Survival analysis is a statistical method used to predict when an event will occur. Machine learning survival models have been used in many cancer studies. However, machine learning models may not always be interpretable. The current lack of research for explainable survival analysis for urothelial cancer prompted this study. This study offers an insight into the generalizability and explainability of machine learning models for urothelial cancer. We also determine how we can make the models interpretable in the presence of collinearity. In this study, we compared the performance of the models; Rank Linear Support Vector Machine (SVM), Rank Kernel SVM, Coxnet, Random Survival Forest (RSF), and Gradient Boosting (Gboost).
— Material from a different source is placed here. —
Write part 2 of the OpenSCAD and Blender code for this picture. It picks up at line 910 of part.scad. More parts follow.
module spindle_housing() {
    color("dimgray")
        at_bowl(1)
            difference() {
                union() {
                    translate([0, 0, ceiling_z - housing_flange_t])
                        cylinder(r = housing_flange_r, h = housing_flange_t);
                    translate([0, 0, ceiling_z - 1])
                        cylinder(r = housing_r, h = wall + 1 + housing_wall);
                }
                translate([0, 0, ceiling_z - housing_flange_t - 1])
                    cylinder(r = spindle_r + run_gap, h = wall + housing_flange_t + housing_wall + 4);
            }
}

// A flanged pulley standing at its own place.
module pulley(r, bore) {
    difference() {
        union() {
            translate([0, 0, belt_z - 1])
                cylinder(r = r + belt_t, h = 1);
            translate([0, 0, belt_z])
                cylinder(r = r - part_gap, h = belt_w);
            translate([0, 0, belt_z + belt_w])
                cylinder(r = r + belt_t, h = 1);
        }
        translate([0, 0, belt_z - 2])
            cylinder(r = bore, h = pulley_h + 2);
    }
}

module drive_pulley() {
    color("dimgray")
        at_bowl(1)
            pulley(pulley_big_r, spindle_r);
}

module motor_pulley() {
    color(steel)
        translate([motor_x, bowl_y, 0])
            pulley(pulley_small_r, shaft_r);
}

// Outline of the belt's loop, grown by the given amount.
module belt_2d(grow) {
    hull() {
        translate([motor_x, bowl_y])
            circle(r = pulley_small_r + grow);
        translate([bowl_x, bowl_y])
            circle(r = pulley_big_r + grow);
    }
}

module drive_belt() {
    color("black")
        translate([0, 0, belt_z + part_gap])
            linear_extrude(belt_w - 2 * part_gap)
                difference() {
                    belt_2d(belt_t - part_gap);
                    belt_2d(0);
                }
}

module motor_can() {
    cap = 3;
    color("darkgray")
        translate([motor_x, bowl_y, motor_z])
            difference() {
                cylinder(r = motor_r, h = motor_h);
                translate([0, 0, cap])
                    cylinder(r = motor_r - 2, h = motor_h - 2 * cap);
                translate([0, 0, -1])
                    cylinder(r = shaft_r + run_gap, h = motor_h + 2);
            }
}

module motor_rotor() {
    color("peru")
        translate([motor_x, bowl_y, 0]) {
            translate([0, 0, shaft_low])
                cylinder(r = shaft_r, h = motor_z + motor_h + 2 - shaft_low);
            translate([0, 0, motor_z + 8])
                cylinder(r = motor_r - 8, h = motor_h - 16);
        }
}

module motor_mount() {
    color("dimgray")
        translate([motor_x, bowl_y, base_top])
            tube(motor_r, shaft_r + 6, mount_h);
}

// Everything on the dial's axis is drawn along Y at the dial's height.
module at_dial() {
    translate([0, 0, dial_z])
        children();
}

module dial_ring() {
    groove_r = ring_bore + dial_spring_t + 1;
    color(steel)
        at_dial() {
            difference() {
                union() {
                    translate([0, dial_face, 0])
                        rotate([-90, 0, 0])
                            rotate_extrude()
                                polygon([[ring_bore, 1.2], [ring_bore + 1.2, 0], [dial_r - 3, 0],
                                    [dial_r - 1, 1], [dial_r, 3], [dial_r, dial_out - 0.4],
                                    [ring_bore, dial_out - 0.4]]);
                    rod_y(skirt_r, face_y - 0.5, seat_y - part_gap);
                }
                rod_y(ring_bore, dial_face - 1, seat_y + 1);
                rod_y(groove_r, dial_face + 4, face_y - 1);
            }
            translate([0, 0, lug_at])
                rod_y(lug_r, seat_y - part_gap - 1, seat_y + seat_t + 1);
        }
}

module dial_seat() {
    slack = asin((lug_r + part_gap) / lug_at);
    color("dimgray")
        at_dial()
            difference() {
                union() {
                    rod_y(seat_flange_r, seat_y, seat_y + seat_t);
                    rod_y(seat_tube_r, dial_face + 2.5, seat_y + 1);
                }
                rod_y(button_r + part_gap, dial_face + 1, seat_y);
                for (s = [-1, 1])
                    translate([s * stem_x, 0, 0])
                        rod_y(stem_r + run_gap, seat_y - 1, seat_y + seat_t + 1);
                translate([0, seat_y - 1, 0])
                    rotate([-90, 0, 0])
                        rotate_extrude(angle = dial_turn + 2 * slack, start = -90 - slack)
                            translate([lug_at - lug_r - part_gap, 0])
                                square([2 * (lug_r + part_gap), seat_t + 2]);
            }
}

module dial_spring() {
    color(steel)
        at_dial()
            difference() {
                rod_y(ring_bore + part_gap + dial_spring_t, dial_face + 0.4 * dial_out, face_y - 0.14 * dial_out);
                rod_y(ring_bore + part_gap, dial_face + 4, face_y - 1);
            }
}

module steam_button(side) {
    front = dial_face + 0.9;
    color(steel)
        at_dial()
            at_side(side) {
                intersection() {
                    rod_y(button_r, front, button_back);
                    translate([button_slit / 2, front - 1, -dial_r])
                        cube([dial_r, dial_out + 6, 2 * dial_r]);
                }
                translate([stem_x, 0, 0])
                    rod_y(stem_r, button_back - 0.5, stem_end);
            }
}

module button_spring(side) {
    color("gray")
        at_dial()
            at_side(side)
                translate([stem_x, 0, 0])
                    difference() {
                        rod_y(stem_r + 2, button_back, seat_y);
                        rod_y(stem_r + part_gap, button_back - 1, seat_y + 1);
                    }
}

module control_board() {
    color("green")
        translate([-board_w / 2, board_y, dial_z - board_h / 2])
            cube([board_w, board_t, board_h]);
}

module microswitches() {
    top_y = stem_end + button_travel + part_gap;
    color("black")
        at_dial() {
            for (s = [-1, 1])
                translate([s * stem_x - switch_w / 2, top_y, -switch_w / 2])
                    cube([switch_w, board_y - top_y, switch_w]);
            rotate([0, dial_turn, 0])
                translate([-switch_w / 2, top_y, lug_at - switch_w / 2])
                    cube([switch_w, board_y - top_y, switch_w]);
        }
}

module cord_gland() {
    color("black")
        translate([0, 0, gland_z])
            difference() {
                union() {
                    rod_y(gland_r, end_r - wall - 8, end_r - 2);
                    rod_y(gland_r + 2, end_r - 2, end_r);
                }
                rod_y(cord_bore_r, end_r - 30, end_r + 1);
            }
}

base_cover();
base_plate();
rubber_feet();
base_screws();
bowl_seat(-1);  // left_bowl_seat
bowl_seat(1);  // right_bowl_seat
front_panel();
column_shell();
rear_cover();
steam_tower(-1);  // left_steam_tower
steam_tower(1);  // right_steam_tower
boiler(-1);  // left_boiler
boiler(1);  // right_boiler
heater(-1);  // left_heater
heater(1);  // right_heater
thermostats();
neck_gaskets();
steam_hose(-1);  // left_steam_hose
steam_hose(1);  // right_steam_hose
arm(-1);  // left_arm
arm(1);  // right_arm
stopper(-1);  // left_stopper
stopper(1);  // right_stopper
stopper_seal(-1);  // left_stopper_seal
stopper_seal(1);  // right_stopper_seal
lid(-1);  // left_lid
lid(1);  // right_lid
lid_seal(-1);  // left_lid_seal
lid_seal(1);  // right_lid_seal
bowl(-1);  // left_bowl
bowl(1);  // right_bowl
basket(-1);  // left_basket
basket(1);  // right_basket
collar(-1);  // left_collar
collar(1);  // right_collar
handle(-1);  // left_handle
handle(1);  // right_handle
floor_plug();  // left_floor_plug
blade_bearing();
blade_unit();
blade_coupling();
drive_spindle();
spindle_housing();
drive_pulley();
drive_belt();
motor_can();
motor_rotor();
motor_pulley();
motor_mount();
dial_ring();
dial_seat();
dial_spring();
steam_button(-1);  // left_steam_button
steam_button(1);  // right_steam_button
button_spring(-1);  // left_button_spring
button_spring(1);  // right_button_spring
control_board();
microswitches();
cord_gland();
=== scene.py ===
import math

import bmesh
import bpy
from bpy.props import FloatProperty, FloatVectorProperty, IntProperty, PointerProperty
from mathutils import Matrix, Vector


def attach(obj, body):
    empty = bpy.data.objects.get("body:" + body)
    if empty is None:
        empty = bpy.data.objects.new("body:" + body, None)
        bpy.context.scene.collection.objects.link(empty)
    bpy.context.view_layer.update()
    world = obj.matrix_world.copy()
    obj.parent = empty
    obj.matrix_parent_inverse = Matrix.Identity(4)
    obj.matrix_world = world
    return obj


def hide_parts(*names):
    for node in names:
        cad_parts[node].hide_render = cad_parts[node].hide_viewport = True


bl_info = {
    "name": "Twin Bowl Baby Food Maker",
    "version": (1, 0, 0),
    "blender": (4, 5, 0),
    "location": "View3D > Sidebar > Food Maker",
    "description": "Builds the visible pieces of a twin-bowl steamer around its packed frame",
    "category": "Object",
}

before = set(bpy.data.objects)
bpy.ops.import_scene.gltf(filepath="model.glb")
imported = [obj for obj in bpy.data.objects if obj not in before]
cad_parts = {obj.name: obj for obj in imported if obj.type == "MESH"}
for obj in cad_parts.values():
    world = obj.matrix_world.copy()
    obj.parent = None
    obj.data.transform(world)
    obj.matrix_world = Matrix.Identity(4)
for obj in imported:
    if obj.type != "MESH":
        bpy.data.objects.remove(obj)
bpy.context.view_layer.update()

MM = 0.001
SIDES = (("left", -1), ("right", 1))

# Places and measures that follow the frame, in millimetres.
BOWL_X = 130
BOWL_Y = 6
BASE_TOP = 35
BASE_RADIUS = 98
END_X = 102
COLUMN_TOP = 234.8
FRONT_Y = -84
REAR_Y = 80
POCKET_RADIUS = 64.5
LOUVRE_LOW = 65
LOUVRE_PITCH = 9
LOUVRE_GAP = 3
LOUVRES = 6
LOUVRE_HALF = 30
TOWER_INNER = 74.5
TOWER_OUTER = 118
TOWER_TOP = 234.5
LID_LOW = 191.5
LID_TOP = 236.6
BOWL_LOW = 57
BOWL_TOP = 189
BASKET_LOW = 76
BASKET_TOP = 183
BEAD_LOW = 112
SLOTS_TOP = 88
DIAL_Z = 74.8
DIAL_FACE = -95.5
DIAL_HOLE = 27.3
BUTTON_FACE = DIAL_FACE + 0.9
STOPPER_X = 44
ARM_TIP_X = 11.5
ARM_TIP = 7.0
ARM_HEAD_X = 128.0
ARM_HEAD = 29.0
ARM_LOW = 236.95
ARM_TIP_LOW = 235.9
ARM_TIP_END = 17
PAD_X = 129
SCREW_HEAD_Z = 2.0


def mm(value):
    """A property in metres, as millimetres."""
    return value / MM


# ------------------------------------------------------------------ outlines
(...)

We used the Memorial Sloan Kettering (MSK) and The Cancer Genome Atlas (TCGA) datasets. We used gene expression variables and clinical variables to train our models. We evaluated these models based on the C-index. We used Permutation Feature Importance (PFI), a model-agnostic method, to explain our models and used Principal Component Analysis (PCA) to deal with collinearity. We determined that the best linear model was Rank Linear SVM (C-index = 0.58) and the best non-linear model was RSF (C-index = 0.63). Using PFI showed that some of the top-most important genes were expressed in urothelial cancer, one of them even being a prognostic marker. With PCA, we were able to deal with collinearity, and the performance using PCA was comparable to models not using it. PFI with PCA showed that processes exhibited in the top genes were prevalent in cancer.